# EXERCISE REQUIREMENTS
Exactly the lines from the one with "insulation_sheet()" to the one with "before = set(bpy.data.objects)", both included, are to be printed again; leave out the rest.

# DATA BLOCK
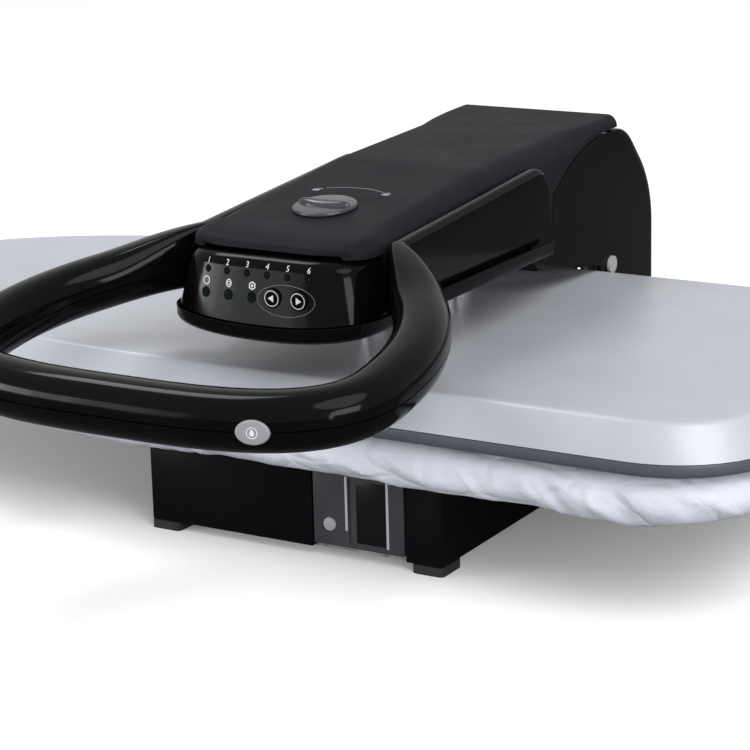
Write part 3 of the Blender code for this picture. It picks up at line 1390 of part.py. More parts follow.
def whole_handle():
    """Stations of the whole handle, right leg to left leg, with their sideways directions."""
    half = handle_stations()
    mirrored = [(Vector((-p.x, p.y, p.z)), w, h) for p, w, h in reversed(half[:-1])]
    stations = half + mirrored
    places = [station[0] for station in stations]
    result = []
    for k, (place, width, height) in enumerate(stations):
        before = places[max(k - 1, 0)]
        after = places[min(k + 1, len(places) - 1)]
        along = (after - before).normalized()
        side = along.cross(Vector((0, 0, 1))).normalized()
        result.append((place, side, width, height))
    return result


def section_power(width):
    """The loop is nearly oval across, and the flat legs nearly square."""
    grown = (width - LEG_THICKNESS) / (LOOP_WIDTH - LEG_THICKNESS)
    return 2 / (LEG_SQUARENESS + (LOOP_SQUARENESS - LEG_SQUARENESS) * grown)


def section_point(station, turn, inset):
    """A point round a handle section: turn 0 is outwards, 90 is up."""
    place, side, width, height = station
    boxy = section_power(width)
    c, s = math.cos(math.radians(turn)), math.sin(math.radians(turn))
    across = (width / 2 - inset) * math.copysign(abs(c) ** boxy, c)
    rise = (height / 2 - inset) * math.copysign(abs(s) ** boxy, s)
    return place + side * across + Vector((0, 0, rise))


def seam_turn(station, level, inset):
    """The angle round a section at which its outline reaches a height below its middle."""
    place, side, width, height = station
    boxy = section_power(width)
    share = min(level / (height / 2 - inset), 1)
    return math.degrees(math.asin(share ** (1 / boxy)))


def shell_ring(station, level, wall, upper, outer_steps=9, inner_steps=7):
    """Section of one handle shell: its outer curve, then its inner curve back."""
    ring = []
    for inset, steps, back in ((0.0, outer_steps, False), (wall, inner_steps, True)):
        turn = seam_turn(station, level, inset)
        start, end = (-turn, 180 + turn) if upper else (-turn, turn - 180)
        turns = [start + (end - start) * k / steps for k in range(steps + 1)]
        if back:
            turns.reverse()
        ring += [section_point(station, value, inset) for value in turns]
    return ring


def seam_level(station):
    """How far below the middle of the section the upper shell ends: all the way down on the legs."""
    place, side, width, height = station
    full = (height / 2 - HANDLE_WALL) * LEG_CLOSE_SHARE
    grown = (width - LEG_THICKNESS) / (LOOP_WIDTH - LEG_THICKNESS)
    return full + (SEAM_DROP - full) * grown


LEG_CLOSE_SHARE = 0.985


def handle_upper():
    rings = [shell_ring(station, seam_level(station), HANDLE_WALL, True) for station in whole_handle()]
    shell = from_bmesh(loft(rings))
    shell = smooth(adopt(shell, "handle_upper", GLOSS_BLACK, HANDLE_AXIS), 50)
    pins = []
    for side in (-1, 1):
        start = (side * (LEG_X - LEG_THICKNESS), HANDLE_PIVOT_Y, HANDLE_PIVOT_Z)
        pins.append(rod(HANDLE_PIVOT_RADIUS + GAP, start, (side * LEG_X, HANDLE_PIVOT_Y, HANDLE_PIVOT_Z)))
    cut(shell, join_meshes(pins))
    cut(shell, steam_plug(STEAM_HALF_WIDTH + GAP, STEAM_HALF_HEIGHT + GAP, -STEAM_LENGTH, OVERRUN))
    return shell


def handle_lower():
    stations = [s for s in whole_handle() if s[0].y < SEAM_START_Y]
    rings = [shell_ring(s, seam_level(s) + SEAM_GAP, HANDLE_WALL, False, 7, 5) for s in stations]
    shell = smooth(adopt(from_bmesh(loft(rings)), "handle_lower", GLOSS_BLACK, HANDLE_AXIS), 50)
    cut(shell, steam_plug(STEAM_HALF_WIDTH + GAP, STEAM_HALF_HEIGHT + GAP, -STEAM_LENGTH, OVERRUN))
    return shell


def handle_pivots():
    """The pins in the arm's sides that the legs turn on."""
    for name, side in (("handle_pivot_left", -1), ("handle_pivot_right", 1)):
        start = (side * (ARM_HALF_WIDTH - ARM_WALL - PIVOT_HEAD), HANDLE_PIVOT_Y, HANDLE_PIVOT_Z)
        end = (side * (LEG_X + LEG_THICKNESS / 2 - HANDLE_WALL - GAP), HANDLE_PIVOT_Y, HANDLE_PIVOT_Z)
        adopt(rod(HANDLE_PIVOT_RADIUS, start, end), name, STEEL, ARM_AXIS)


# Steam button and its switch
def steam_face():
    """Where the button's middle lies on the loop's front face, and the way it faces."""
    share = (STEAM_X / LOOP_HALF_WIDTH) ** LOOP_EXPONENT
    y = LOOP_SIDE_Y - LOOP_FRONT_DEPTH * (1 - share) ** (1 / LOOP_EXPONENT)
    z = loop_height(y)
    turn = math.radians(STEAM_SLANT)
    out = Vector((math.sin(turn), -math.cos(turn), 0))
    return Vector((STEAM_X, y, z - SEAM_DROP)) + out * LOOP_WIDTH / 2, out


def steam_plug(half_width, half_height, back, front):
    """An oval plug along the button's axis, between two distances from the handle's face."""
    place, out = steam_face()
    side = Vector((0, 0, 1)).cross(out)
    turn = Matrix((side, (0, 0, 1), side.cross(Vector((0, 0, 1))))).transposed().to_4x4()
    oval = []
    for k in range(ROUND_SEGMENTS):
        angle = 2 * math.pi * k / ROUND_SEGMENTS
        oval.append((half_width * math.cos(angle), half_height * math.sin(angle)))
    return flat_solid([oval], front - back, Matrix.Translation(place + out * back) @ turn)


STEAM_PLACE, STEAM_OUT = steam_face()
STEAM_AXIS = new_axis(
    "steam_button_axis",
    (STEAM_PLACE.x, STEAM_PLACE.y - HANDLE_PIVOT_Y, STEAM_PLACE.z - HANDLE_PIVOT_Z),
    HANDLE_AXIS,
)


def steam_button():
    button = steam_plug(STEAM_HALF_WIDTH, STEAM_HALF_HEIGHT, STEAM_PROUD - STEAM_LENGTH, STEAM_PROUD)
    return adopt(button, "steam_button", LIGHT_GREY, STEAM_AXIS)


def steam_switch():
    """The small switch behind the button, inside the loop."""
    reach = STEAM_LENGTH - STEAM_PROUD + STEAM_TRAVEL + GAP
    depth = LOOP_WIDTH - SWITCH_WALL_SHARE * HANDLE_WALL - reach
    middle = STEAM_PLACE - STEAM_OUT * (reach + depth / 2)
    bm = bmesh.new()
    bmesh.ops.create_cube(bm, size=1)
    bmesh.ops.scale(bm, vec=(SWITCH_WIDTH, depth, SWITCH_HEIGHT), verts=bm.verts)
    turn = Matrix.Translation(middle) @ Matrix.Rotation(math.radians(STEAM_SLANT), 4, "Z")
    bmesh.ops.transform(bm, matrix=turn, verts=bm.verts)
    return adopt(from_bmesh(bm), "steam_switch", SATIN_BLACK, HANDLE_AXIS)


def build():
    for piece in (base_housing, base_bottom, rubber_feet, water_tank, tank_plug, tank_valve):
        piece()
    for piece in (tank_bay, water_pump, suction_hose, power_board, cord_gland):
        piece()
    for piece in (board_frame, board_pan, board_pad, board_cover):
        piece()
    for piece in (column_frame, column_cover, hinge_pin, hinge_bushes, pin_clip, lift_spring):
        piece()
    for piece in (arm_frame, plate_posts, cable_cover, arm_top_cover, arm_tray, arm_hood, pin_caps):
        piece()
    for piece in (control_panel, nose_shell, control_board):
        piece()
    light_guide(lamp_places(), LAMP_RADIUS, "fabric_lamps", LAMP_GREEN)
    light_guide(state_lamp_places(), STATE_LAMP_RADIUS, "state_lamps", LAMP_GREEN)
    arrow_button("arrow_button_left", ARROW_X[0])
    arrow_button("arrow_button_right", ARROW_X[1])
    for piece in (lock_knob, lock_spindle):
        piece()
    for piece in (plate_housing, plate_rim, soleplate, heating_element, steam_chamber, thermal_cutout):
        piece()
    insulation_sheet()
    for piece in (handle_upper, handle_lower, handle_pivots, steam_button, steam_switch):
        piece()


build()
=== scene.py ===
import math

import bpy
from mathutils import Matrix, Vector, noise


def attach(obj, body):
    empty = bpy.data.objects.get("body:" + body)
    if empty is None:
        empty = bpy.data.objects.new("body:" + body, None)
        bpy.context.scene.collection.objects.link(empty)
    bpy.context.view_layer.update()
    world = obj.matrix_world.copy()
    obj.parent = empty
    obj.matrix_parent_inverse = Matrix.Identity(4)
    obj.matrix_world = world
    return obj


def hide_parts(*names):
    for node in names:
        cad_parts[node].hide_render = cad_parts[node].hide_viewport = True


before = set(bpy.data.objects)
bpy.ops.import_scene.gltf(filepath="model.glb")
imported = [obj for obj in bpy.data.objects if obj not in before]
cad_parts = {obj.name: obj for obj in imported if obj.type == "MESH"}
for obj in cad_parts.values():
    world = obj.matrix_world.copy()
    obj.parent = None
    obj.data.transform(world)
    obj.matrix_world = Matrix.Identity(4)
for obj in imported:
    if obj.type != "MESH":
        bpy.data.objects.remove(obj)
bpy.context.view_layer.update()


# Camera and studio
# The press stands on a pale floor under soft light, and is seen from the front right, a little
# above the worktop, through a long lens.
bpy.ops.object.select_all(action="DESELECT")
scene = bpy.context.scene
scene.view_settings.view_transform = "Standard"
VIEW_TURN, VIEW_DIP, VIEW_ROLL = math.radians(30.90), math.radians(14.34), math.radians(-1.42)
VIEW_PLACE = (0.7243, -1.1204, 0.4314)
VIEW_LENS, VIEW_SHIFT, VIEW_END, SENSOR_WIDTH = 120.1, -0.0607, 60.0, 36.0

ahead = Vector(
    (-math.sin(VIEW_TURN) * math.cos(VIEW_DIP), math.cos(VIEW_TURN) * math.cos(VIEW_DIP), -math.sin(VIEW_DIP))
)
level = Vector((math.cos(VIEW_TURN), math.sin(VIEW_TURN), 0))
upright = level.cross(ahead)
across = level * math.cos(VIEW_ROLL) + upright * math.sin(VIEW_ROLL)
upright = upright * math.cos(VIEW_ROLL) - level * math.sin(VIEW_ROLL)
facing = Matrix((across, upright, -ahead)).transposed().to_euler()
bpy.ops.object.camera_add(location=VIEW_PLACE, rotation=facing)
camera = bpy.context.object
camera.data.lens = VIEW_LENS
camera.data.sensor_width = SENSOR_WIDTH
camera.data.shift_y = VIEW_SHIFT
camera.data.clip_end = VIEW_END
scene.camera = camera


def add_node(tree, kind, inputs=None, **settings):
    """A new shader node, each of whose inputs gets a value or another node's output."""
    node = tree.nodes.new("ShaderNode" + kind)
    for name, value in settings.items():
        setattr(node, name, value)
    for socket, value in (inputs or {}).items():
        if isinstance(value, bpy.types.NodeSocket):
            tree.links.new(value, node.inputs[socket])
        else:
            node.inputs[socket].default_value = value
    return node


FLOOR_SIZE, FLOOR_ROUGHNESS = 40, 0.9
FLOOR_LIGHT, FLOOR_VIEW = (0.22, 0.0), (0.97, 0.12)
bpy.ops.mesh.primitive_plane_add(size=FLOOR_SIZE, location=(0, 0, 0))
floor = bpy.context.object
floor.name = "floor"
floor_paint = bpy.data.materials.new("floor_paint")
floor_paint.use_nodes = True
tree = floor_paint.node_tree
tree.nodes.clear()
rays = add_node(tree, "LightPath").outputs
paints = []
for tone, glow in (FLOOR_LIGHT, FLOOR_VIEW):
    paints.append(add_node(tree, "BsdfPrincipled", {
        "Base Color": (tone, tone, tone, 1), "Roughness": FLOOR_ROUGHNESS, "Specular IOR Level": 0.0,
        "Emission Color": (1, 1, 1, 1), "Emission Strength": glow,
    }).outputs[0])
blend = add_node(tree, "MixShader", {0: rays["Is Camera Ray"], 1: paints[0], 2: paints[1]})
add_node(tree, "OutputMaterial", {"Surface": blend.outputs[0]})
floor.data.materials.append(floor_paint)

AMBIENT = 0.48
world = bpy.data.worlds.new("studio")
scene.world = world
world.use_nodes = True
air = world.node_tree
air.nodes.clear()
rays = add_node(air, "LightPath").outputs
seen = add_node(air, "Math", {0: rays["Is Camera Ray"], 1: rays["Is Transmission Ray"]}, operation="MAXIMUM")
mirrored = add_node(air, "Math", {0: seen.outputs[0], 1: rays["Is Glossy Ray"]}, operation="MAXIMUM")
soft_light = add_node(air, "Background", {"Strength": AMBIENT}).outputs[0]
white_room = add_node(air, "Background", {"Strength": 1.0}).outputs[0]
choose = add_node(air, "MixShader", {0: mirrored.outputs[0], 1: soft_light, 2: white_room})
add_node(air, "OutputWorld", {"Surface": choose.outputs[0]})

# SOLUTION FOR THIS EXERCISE
    insulation_sheet()
    for piece in (handle_upper, handle_lower, handle_pivots, steam_button, steam_switch):
        piece()


build()
=== scene.py ===
import math

import bpy
from mathutils import Matrix, Vector, noise


def attach(obj, body):
    empty = bpy.data.objects.get("body:" + body)
    if empty is None:
        empty = bpy.data.objects.new("body:" + body, None)
        bpy.context.scene.collection.objects.link(empty)
    bpy.context.view_layer.update()
    world = obj.matrix_world.copy()
    obj.parent = empty
    obj.matrix_parent_inverse = Matrix.Identity(4)
    obj.matrix_world = world
    return obj


def hide_parts(*names):
    for node in names:
        cad_parts[node].hide_render = cad_parts[node].hide_viewport = True


before = set(bpy.data.objects)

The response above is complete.